It was a winter evening in the mid-1980s when a tall official of the Defence Research and Development Organisation, wearing a branded olive green pullover, sipping bottled water at the state guest house in Lucknow, openly expressed his contempt for the upper castes and vowed to remove them from
power in Uttar Pradesh someday.
The little-known person in his early 50s, who flew in from his home state of Punjab, was none other than Kanshi Ram, whose fledgling Bahujan Samaj Party — formed in 1984 with the support of Dalit government officials ranging from senior bureaucrats to peons — was struggling for recognition.
Little did his political opponents realise that the party they then dismissed as a non-entity would change caste dynamics in UP to such an extent that two decades later a techie like Sam Pitroda would be introduced at an election rally in 2012 on the basis of his caste.
Congress leader Rahul Gandhi described Pitroda as a member of the backward community whose ancestors were carpenters.
Kanshi Ram and his protégé Mayawati brazenly promoted caste politics which till then the other parties pursued clandestinely. They organised caste rallies, distributed provocative literature and propagated caste heroes.
After they came to power in UP in 2007, they paraded their ministers at rallies — not for their calibre but for their caste.
“We never heard of caste rallies by political parties till the BSP came on the state’s political horizon,” said Allahabad-based Dalit scholar Badri Narain.
“Before that, various caste associations used to organise rallies, which were more social in character than political. As the BSP started gaining political ground, others fell into the caste trap and started organising similar rallies, though fewer in number,” he said.
What helped the duo was the aggressive assertion of caste identities by political parties and leaders from the upper and backward segments of society under the Mandal and Mandir banners.
From the mid-1980s, the politics of caste started flourishing and soon all political parties took recourse to it.
This continued even after the Election Commission, with the concurrence of the political parties, banned the seeking of votes in the name of religion or caste in 1991.
But the EC’s role was limited to issuing notices where aberrations were found.
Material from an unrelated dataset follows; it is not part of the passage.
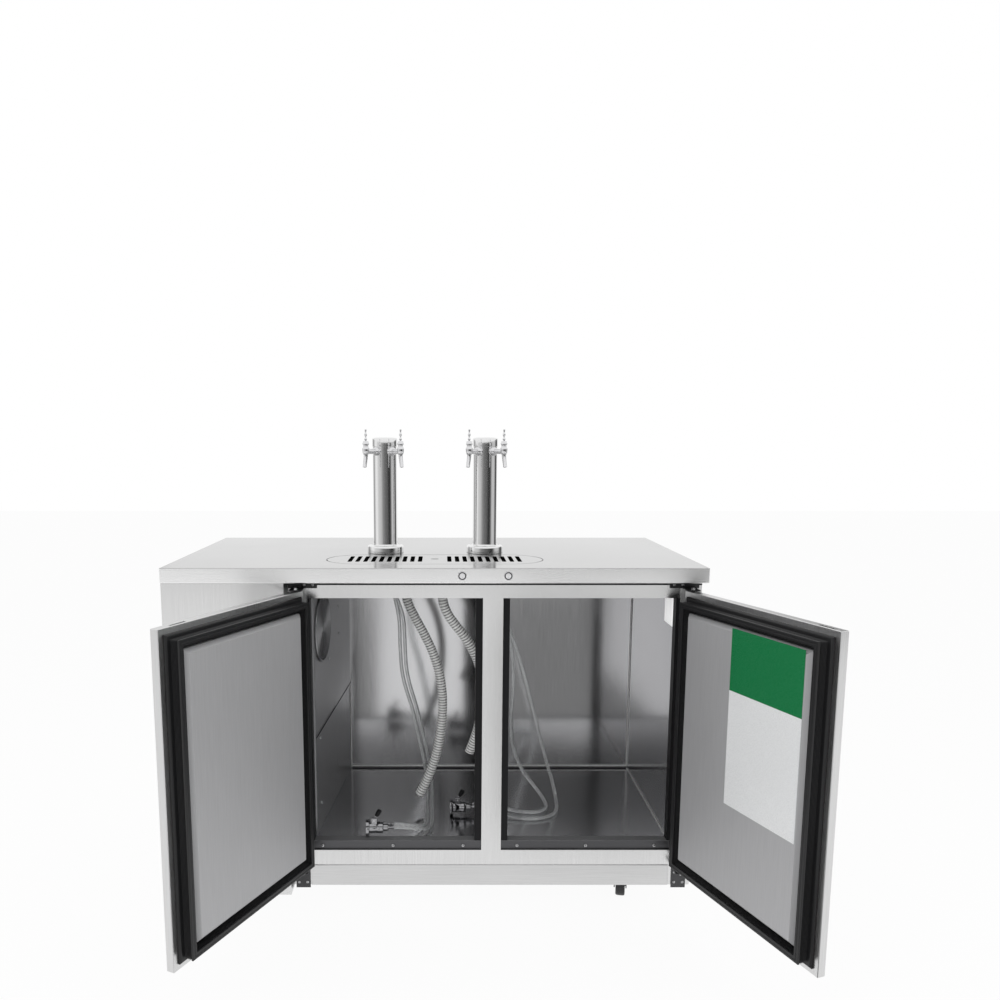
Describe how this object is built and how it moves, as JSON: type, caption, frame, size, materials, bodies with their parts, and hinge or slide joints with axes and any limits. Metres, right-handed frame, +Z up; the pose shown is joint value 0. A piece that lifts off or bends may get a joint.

Following the BSP’s strategy, the Samajwadi Party — whose backbone was made up of the Other Backward Classes and Muslims — began to organise meetings to woo Rajputs and Brahmins as well.
Political analyst Pushpesh Pant says, after a tour of eastern UP in the 2012 assembly polls the Congress too joined the bandwagon.
Though it had relied on its traditional rainbow coalition of Dalits, Muslims and Brahmins that enabled it to rule the state till the end of the 1980s, the 2012 polls saw the Congress openly wooing the most backward castes and organising rallies.
The BJP jumped into the fray with CM Rajnath Singh’s government introducing a quota within the OBC quota for the most backward castes and most backward scheduled castes in 2000.
With parties openly wooing voters on the basis of caste, will the Allahabad HC order banning caste-based rallies succeed in checking this trend?
Badri Narain thinks politicians are smart enough to find new nomenclatures to hold caste gatherings. Maybe he’s right.